Regardless of how contradictory all this sounds, it is precisely our links with, and inspiration by the Utopian form of the radical will which obliges us to make critical, analytical, and scholarly research of the socialist reality. We should here recall Marx' angry abandonment of Weitling's Utopian prophecies. [Marx said] that "ignorance is of no use to anybody" in relation to the capitalist reality. Dogmatism and bureaucratism have today burdened the socialist way of thinking by a huge inertia, by a pseudo-knowledge and quasi-reality. We cannot remove this inertia if we do not develop a critical way of thinking, both in connection with the knowledge which we can acquire by comparative studies of the existing achievements in socialist countries and by confrontation of these "achievements" with the worked out vision of the goal, of the future which these societies would like to achieve.

While speaking about this necessity, I cannot but remember two thinkers whose messages as Marxist philosophers and engaged people lead us to critical research of the essential problems concerning our hope in socialism.

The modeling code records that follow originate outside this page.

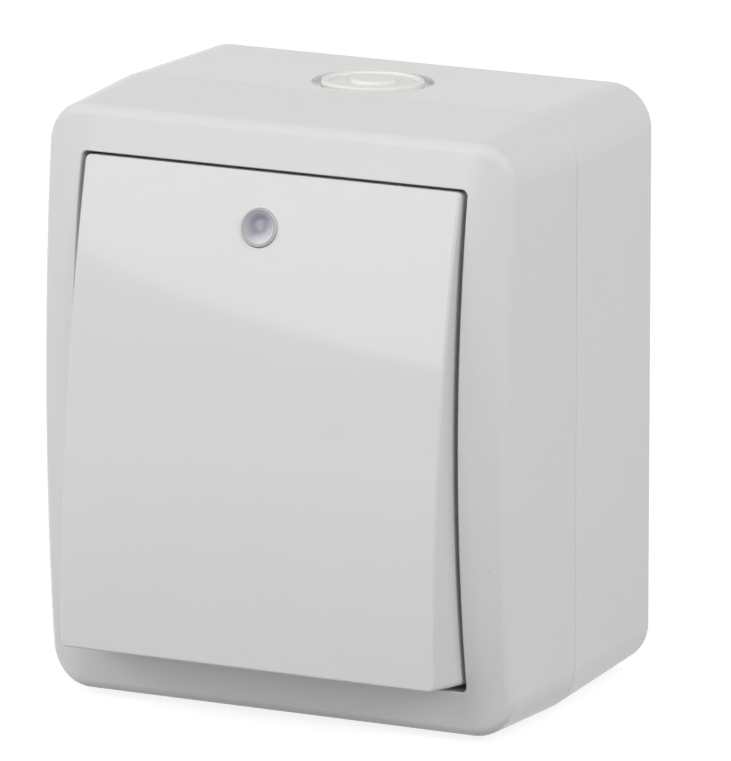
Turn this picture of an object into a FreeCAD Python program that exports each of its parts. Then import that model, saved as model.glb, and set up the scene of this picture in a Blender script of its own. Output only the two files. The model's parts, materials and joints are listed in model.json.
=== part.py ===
import FreeCAD, Part
import math
import os
import re
import Sketcher

# Surface-mounted weatherproof switch with one large tilting key and an indicator lens.
#
# Millimetres. +X is to the right as seen from the front, +Y points into the wall and +Z is up.
# The origin is the centre of the rear face, which lies against the wall. "Depth" in this file
# is the distance in front of the wall, so a point at depth 20 has Y = -20.
#
# The key and what moves with it are drawn about the pivot with the key level, and are then
# tilted to the stored state: top edge in, bottom edge out.

SIZES = {
    # housing
    "housing_width": 66.0,
    "housing_height": 76.75,
    "base_depth": 23.8,
    "cover_rise": 21.45,
    "corner_radius": 6.25,
    "base_draft": 1.86,
    "cover_side_draft": 3.0,
    "cover_end_draft": 2.2,
    "front_curve_radius": 168.0,
    "rail_width": 3.4,
    "rail_drop": 1.95,
    "rail_curve_radius": 254.0,
    "front_edge_radius": 1.6,
    "housing_wall": 2.2,
    "parting_break": 0.2,
    "lip_inset": 1.2,
    "lip_height": 3.0,
    "gasket_height": 1.0,
    # recess for the key, with its floor
    "recess_side_margin": 6.4,
    "recess_end_margin": 6.475,
    "recess_rise": 0.15,
    "recess_corner": 0.8,
    "recess_wall": 1.8,
    "recess_edge": 0.15,
    "recess_depth": 12.65,
    "floor_wall": 1.8,
    # key
    "pivot_sink": 5.45,
    "half_tilt": 7.0,
    "key_end_gap": 0.85,
    "key_side_gap": 0.5,
    "key_rise": 6.6,
    "key_skirt_lift": 4.7,
    "key_curve_radius": 232.0,
    "key_side_draft": 1.8,
    "key_end_draft": 0.6,
    "key_corner": 0.7,
    "key_edge": 0.3,
    "key_wall": 1.8,
    "key_rib": 1.6,
    "key_hook": 1.4,
    # indicator
    "indicator_offset": -0.9,
    "indicator_share": 0.784,
    "lens_radius": 2.45,
    "lens_lip": 0.12,
    "lens_dish_radius": 2.1,
    "lens_dish_depth": 0.7,
    "lens_bump_radius": 0.55,
    "lens_flange": 0.8,
    "lens_stem_radius": 1.6,
    "lens_stem_length": 1.6,
    "lamp_radius": 2.5,
    "lamp_gap": 2.0,
    "lamp_nose": 2.0,
    "lamp_pin_radius": 0.3,
    "lamp_pin_pitch": 2.5,
    "lamp_holder_wall": 1.0,
    "lamp_holder_height": 4.5,
    "lamp_board_width": 11.0,
    "lamp_board_height": 8.0,
    "lamp_board_thickness": 1.4,
    "resistor_radius": 1.1,
    "resistor_length": 6.4,
    # switching insert
    "insert_share": 0.52,
    "insert_thickness": 16.8,
    "insert_corner": 1.5,
    "yoke_thickness": 1.2,
    "yoke_end": 3.8,
    "yoke_wing": 12.0,
    "yoke_rim": 1.0,
    "cap_thickness": 1.8,
    "cap_headroom": 6.7,
    "seal_height": 1.5,
    "seal_width": 2.0,
    "window_margin": 0.8,
    "ear_gap": 9.4,
    "ear_thickness": 2.2,
    "ear_half_width": 4.2,
    "ear_cheek": 2.4,
    "ear_round": 2.0,
    # cradle, plunger and spring
    "trunnion_radius": 1.6,
    "running_clearance": 0.05,
    "seat_clearance": 0.05,
    "cradle_half_width": 8.6,
    "cradle_half_height": 12.0,
    "cradle_plate": 2.0,
    "cradle_front": 4.4,
    "stem_half": 3.6,
    "stem_gap": 1.5,
    "bore_bottom": 1.0,
    "plunger_radius": 2.0,
    "plunger_length": 8.0,
    "plunger_wall": 0.6,
    "plunger_nose": 1.4,
    "plunger_travel": 0.3,
    "spring_wire": 0.18,
    "spring_turns": 5.0,
    # contacts
    "contact_tilt": 6.0,
    "lever_thickness": 0.8,
    "lever_proud": 1.45,
    "lever_half_width": 4.0,
    "lever_overhang": 2.0,
    "contact_height": 9.0,
    "rivet_radius": 1.5,
    "rivet_height": 0.7,
    "contact_clearance": 0.12,
    "strip_thickness": 1.0,
    "strip_width": 4.0,
    "cavity_depth": 4.8,
    "cavity_half_width": 4.8,
    "fulcrum_half": 1.4,
    "fulcrum_tip": 0.3,
    "fulcrum_shelf": 3.3,
    "rivet_shank": 0.8,
    # terminals
    "clamp_margin": 5.2,
    "clamp_size": 6.4,
    "clamp_wall": 1.0,
    "clamp_window": 3.0,
    "clamp_nut": 1.8,
    "clamp_fit": 0.1,
    "wire_hole_radius": 1.5,
    "terminal_screw_radius": 1.5,
    "terminal_head_radius": 2.7,
    "terminal_head_height": 1.9,
    # screws and posts
    "screw_radius": 1.7,
    "screw_fit": 0.05,
    "screw_head_radius": 2.8,
    "screw_head_height": 2.0,
    "screw_slot": 0.8,
    "screw_slot_depth": 0.9,
    "screw_length": 11.0,
    "post_radius": 3.0,
    "post_gap": 0.5,
    "cover_post_margin": 7.4,
    # wall fixing and cable entries
    "fixing_margin": 10.875,
    "fixing_radius": 2.3,
    "fixing_collar": 4.6,
    "fixing_collar_height": 2.0,
    "entry_offset": 0.5,
    "entry_behind_joint": 9.0,
    "entry_fit": 0.12,
    "grommet_seat": 7.75,
    "grommet_seat_depth": 0.5,
    "grommet_lip": 6.5,
    "grommet_lip_width": 0.9,
    "grommet_lip_height": 0.3,
    "grommet_lip_round": 0.25,
    "grommet_neck": 5.9,
    "grommet_flange": 7.6,
    "grommet_flange_height": 1.2,
    "grommet_membrane": 0.8,
    "grommet_dome_radius": 2.85,
    "grommet_dome_height": 0.45,
    "knockout_radius": 8.0,
    "knockout_groove": 0.7,
    "knockout_depth": 1.1,
    # allowance by which a cutting shape runs past what it cuts
    "overrun": 1.0,
}

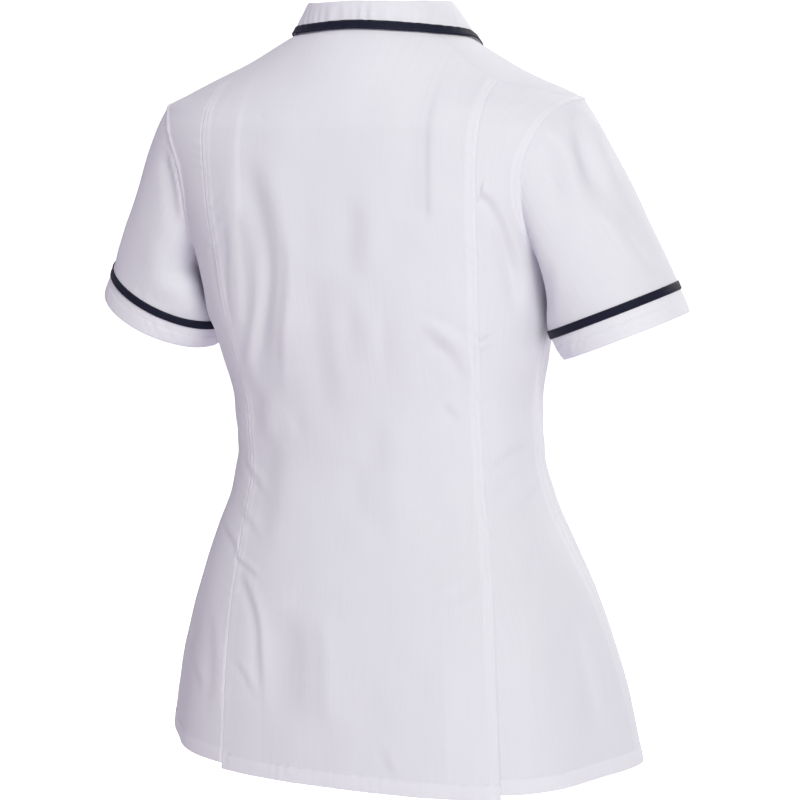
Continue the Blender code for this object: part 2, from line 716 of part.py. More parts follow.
def make_buttons(closing, material):
    """Plain buttons down the right front, each lying flat on the closing's middle line."""
    for number in range(BUTTONS):
        height = BUTTON_TOP - number * BUTTON_PITCH
        row = int(np.searchsorted(-closing[:, 2], -height)) - 1
        above, below = closing[row : row + 2]
        middle = above + (below - above) * (height - above[2]) / (below[2] - above[2])
        disc = bmesh.new()
        bmesh.ops.create_cone(
            disc,
            cap_ends=True,
            segments=BUTTON_SIDES,
            radius1=BUTTON_RADIUS,
            radius2=BUTTON_RADIUS,
            depth=BUTTON_THICKNESS,
        )
        face = [face for face in disc.faces if face.normal.z > 0.9]
        bmesh.ops.inset_region(disc, faces=face, thickness=BUTTON_RIM, depth=-BUTTON_DISH)
        mesh = bpy.data.meshes.new(f"button_{number + 1}")
        disc.to_mesh(mesh)
        disc.free()
        mesh.shade_smooth()
        mesh.set_sharp_from_angle(angle=math.radians(40))
        button = add_part(mesh.name, mesh, material)
        down = (below - above) / np.linalg.norm(below - above)
        out = np.cross(down, (1.0, 0.0, 0.0))
        out /= np.linalg.norm(out)
        button.location = middle + out * (SEAM_GAP + BUTTON_THICKNESS / 2)
        button.rotation_euler = (math.acos(out[2]), 0.0, 0.0)


for old in list(bpy.data.objects):
    bpy.data.objects.remove(old)

parts_collection = bpy.data.collections.new("work_tunic")
bpy.context.scene.collection.children.link(parts_collection)

cloth_white = make_material("cloth_white", CLOTH_WHITE)
tape_navy = make_material("tape_navy", TAPE_NAVY)
button_white = make_material("button_white", BUTTON_WHITE)

make_backs(cloth_white)
closing_line = make_fronts(cloth_white)
make_sleeves(cloth_white, tape_navy)
make_collar(cloth_white, tape_navy)
make_buttons(closing_line, button_white)
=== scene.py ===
import math
from collections import namedtuple

import bpy
import numpy as np
from mathutils import Matrix, Vector


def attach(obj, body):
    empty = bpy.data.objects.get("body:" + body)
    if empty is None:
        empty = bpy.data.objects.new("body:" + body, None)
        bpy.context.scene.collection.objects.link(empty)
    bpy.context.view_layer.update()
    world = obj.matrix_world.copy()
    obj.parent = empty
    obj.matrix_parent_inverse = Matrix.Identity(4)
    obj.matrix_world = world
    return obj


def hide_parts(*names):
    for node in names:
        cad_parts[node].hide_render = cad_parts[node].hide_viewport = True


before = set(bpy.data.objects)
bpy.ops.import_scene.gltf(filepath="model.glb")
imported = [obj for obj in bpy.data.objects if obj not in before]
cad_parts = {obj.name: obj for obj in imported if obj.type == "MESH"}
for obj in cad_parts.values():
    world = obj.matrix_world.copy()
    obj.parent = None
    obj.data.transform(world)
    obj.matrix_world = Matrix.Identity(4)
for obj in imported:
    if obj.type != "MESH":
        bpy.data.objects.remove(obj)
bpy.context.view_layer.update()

# ---------------------------------------------------------------- centre back panel
# One length of white polyester and cotton cloth, from the collar seam to the hem. Two easing pleats open
# from the shoulder seams. A facing inside the neck and behind each vent edge makes the cloth a little whiter.

# The form that the cloth is stretched over: height, half width, depth to the back and to the front, and how
# square the back and the front are. Heights count from the neck ends of the shoulders.
FORM = np.array(
    [
        (+0.030, 0.030, 0.040, 0.030, 2.0, 2.0),
        (+0.004, 0.060, 0.058, 0.044, 2.0, 2.0),
        (+0.000, 0.067, 0.063, 0.046, 2.0, 2.0),
        (-0.015, 0.092, 0.076, 0.055, 1.9, 2.0),
        (-0.030, 0.118, 0.087, 0.063, 1.8, 2.0),
        (-0.045, 0.148, 0.095, 0.071, 1.8, 2.0),
        (-0.060, 0.181, 0.101, 0.079, 1.9, 2.0),
        (-0.072, 0.200, 0.105, 0.086, 2.1, 2.1),
        (-0.090, 0.203, 0.110, 0.095, 2.4, 2.2),
        (-0.120, 0.195, 0.115, 0.109, 2.5, 2.2),
        (-0.160, 0.183, 0.118, 0.125, 2.5, 2.2),
        (-0.215, 0.170, 0.116, 0.138, 2.4, 2.2),
        (-0.260, 0.163, 0.111, 0.141, 2.4, 2.2),
        (-0.300, 0.154, 0.103, 0.135, 2.3, 2.2),
        (-0.350, 0.146, 0.096, 0.121, 2.2, 2.2),
        (-0.390, 0.146, 0.095, 0.113, 2.2, 2.2),
        (-0.430, 0.154, 0.101, 0.111, 2.2, 2.2),
        (-0.470, 0.171, 0.112, 0.114, 2.2, 2.2),
        (-0.510, 0.188, 0.124, 0.119, 2.2, 2.2),
        (-0.560, 0.204, 0.135, 0.125, 2.2, 2.2),
        (-0.620, 0.218, 0.142, 0.130, 2.2, 2.2),
        (-0.680, 0.228, 0.146, 0.134, 2.2, 2.2),
        (-0.720, 0.232, 0.148, 0.136, 2.2, 2.2),
    ]
)
WIDTH, BACK, FRONT, BACK_SQUARE, FRONT_SQUARE = 1, 2, 3, 4, 5

# Height, sideways lean and tilt of the easy stance that the garment keeps
LEAN, TILT = 1, 2
STANCE = np.array(
    [
        (+0.030, 0.0155, +0.005),
        (+0.000, 0.0155, +0.005),
        (-0.070, 0.026, -0.030),
        (-0.200, 0.022, -0.015),
        (-0.400, 0.010, +0.000),
        (-0.550, 0.000, +0.015),
        (-0.720, -0.006, +0.022),
    ]
)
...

These two philosophers are, Gyorgy Lukacs and Lucien Goldmann. They are both examples of thinkers completely devoted to the cause of socialism, but inspired by critical thought. For them [critical thought] meant a permanent confrontation between the real and the possible, between the necessity and the Utopian; for them this meant a passionate dialogue between man and his history. Gyorgy Lukacs in his theoretical deliberations placed the accent on a "possible consciousness" while Lucien Goldmann, who considered himself a pupil of Lukacs and his continuer, followed him in the vision of a humanistic socialism. Lukacs was more directly engaged in the communist movement and was following the stages, often under pressure, of the socialist revolution after October [1917] until the present days. Goldmann was freer, less tied to the discipline of the movement, but they had both equally striven to give the best parts of their life to the realization of the socialist vision. I would not dare to judge their contribution at this time. However, I would like to say that through their death we lost two most significant persons in contemporary Marxist philosophy and in the socialist movement. We have lost two men with whom we were very closely tied: Gyorgy Lukacs and Lucien Goldmann were members of the Praxis Editorial Council. Lucien Goldmann, in addition, was one of the most dynamic animators and most precious participants in our Korcula School. Their death has shocked us deeply because their disappearance is a great loss for the world which we would like to create. Please let us give them the honor of one moment of silence as an honor to our comrades and friends Gyorgy Lukacs and Lucien Goldmann. Glory to them!